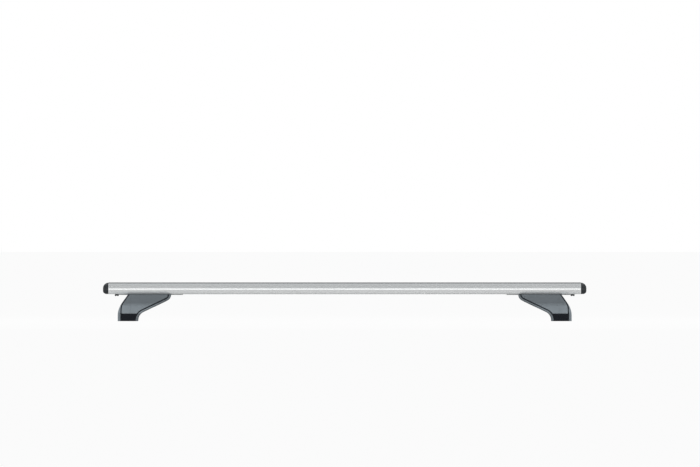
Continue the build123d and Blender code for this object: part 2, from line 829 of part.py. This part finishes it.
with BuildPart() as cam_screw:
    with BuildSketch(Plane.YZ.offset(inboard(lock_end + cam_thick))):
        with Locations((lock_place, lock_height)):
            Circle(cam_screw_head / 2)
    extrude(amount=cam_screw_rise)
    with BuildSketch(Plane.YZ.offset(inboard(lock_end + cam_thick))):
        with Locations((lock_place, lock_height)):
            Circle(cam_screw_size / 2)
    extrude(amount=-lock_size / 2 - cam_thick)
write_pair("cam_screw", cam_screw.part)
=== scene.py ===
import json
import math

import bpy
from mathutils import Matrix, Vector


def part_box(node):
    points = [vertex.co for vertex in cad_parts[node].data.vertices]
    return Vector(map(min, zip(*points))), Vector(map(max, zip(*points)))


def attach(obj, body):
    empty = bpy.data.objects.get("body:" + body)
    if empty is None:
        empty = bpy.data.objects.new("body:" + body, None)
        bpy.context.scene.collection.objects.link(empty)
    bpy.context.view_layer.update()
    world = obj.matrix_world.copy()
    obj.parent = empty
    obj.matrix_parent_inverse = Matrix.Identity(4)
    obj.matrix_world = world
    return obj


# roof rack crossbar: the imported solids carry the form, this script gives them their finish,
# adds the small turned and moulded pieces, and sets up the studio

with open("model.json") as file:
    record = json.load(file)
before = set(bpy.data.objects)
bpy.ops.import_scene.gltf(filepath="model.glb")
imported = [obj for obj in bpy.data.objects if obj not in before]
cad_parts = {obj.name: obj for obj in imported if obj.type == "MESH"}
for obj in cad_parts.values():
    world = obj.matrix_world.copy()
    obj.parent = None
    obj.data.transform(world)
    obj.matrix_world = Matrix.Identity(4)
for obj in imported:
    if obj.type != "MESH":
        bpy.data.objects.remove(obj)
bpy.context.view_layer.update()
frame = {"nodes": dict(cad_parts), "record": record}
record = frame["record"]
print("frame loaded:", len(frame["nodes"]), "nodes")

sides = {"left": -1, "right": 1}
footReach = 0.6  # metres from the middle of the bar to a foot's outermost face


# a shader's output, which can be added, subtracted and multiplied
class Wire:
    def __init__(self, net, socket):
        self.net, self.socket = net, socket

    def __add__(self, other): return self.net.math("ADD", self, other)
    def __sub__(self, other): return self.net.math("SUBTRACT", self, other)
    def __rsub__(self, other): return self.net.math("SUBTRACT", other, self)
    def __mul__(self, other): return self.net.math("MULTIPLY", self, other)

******

Extract the lines from the line with "with BuildPart() as" to the line with "bpy.context.scene.collection.objects.link(empty)", inclusive, reproducing them exactly and leaving out every other line.

with BuildPart() as cam_screw:
    with BuildSketch(Plane.YZ.offset(inboard(lock_end + cam_thick))):
        with Locations((lock_place, lock_height)):
            Circle(cam_screw_head / 2)
    extrude(amount=cam_screw_rise)
    with BuildSketch(Plane.YZ.offset(inboard(lock_end + cam_thick))):
        with Locations((lock_place, lock_height)):
            Circle(cam_screw_size / 2)
    extrude(amount=-lock_size / 2 - cam_thick)
write_pair("cam_screw", cam_screw.part)
=== scene.py ===
import json
import math

import bpy
from mathutils import Matrix, Vector


def part_box(node):
    points = [vertex.co for vertex in cad_parts[node].data.vertices]
    return Vector(map(min, zip(*points))), Vector(map(max, zip(*points)))


def attach(obj, body):
    empty = bpy.data.objects.get("body:" + body)
    if empty is None:
        empty = bpy.data.objects.new("body:" + body, None)
        bpy.context.scene.collection.objects.link(empty)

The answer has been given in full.